On a more cheerful note, I would like to welcome all the new converts to my way of thinking. All winter long, all through Holy Week, these people said that 3 Federal benches, the Supreme Court and countless State judges could not determine whether or not to pull the plug on someone who was brain-dead for 15 years.
Others said that, even in the case of a serial killer, the instrumentalies of death were too severe to be put in the hand of elected officials, and the middle-aged and elderly (mostly) gentlemen who are our judges. The government, they said, cannot take a life.
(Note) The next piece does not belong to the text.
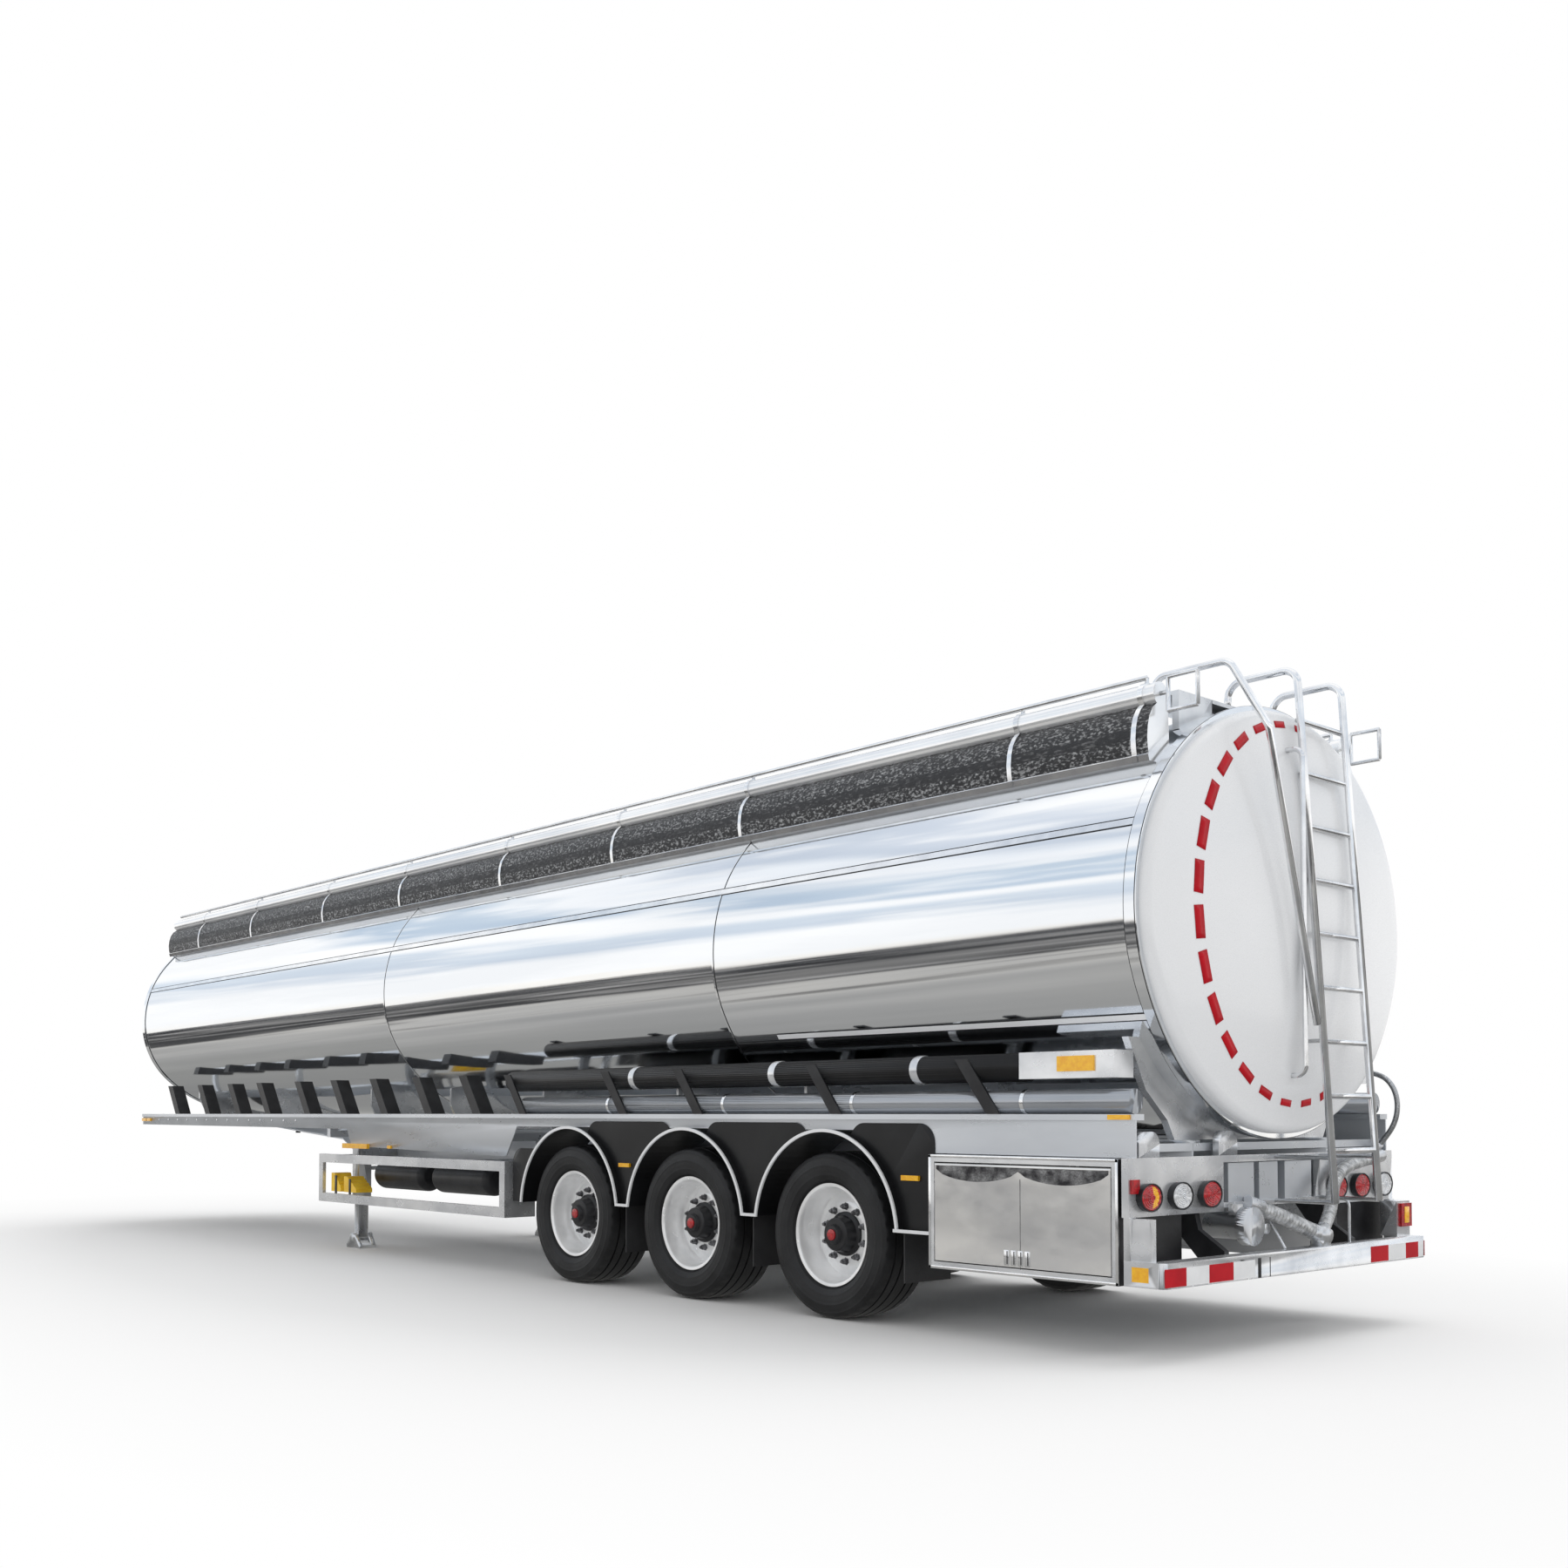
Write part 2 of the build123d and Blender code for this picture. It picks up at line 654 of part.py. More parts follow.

I am happy to say that these same people now say that although they do not trust scores of federal judges and elected officials, any 19-year old who has been deputized into the National Guard this week is free to shoot and kill anyone caught stealing a Kit Kat bar from a Walgreens.
Welcome to the cause.
To those of you who accuse those like me of politicizing the issue. I know that the Bush Administration is completely focussed on the fate of the victims, and anything that they do in the coming days will be part and parcel of their efforts. So I know that help is on the way. I know that this week, the Bush Administration and its fellow travelers will spend their time alleviating the pain and suffering of the most truly aggrieved in our society. The ones who have been hurt the most. It will take the one government action that must be taken to insure that the calamity these victims have suffered will never happen again. Yes, at long last, we will have the solution that will lead to all solutions. We will stop what we are doing, and we will repeal the Estate Tax.